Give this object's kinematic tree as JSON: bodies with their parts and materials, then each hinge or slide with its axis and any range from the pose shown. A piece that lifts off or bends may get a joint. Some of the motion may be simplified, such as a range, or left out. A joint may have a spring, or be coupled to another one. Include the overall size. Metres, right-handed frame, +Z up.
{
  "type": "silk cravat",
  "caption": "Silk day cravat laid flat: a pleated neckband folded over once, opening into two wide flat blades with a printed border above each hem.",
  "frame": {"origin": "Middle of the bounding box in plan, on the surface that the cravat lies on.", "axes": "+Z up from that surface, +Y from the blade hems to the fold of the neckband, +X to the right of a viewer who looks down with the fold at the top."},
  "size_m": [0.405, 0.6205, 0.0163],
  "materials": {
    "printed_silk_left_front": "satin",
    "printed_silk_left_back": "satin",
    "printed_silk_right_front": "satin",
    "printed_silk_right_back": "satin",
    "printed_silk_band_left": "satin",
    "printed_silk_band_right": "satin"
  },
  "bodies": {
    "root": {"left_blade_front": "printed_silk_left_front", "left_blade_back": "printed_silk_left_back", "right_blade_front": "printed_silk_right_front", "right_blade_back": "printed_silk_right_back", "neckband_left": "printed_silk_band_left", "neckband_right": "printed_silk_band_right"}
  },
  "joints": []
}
---
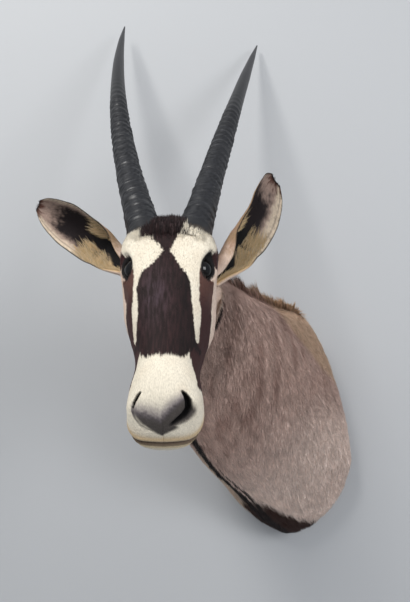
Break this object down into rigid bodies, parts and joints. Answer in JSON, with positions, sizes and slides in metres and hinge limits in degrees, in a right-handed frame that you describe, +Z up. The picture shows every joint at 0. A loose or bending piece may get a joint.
---
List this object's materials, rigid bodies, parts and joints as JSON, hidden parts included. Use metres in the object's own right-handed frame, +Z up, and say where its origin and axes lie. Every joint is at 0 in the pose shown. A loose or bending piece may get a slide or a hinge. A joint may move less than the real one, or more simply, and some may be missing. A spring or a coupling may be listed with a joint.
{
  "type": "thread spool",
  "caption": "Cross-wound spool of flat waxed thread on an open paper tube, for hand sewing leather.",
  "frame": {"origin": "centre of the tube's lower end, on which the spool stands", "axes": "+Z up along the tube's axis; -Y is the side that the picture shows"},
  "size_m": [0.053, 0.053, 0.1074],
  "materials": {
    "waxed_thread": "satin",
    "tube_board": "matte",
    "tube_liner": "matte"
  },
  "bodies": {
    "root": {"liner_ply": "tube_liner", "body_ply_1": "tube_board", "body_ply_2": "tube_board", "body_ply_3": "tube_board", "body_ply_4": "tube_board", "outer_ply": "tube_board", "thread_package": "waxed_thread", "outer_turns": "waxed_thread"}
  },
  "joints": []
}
---
#### [WORK TO DO]
Return, from the data, each line that has the word "piece" in it.

#### [RESPONSE TO THE TASK]
Give this object's kinematic tree as JSON: bodies with their parts and materials, then each hinge or slide with its axis and any range from the pose shown. A piece that lifts off or bends may get a joint. Some of the motion may be simplified, such as a range, or left out. A joint may have a spring, or be coupled to another one. Include the overall size. Metres, right-handed frame, +Z up.
Break this object down into rigid bodies, parts and joints. Answer in JSON, with positions, sizes and slides in metres and hinge limits in degrees, in a right-handed frame that you describe, +Z up. The picture shows every joint at 0. A loose or bending piece may get a joint.
List this object's materials, rigid bodies, parts and joints as JSON, hidden parts included. Use metres in the object's own right-handed frame, +Z up, and say where its origin and axes lie. Every joint is at 0 in the pose shown. A loose or bending piece may get a slide or a hinge. A joint may move less than the real one, or more simply, and some may be missing. A spring or a coupling may be listed with a joint.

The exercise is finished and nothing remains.